Es en estos momentos
cuando la única actitud que puede liberarnos y hacernos crecer, pese a la desgracia, es el perdón. Perdón hacia nosotros mismos:
¡no somos culpables! Perdón hacia los que sí tienen una responsabilidad directa
o indirecta en la desgracia. ¡Y esto cuesta muchísimo más! En los momentos de
rabia y dolor desearíamos la muerte del culpable, el castigo riguroso, la
venganza. Pero la venganza no repara el mal cometido, y el odio no cura la tristeza.

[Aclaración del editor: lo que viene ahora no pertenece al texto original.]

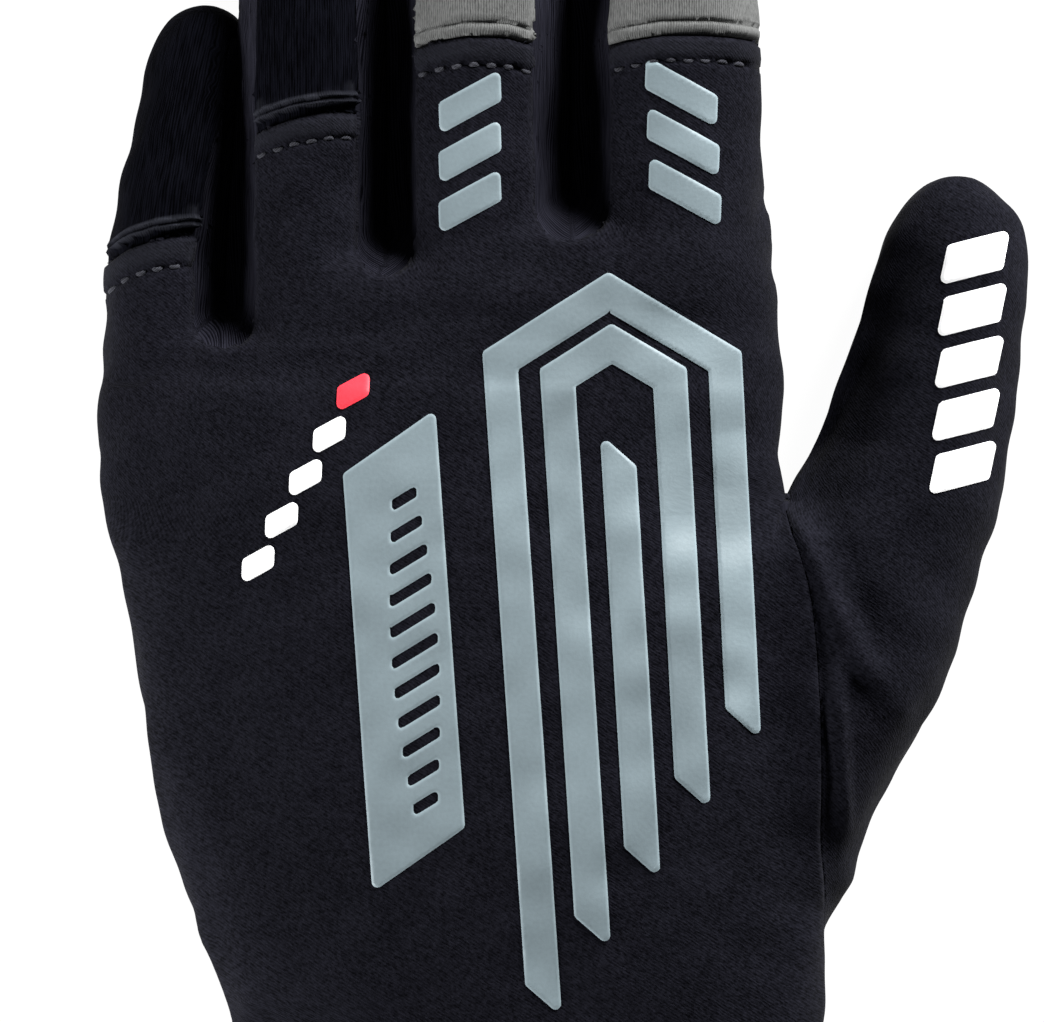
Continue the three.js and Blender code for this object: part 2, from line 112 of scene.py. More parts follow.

El rencor tampoco cicatriza la herida: la mantiene abierta y sangrante y nos va
corroyendo por dentro. Una catástrofe mal curada nos puede torcer y arruinar la
vida.
La noticia esperanzadora
es que, por mucho que cueste, se puede
curar esa herida. La única respuesta ante la muerte es la vida. La única
salida al sufrimiento inicuo es el perdón. Perdonar y conceder el perdón es un
acto de enorme fuerza interior. Puede sanar al otro, pero sobre todo, y de
manera muy especial, nos sana a nosotros.
Es el camino arduo, lo
sé. La virtud nunca fue una pista de fácil recorrido. Pero es el camino bello,
el camino bueno, el que lleva a una verdadera vida. Hacernos responsables y
tener el valor de perdonar nos hace crecer, nos eleva por encima de la
desgracia y nos acerca a Dios.
Recuerda: entre el
victimismo y la culpa, la responsabilidad. Entre la desesperación y la
venganza, el perdón. Toma las riendas. Tú no diriges los vientos ni puedes
detener las tempestades, pero puedes, siempre, manejar las velas.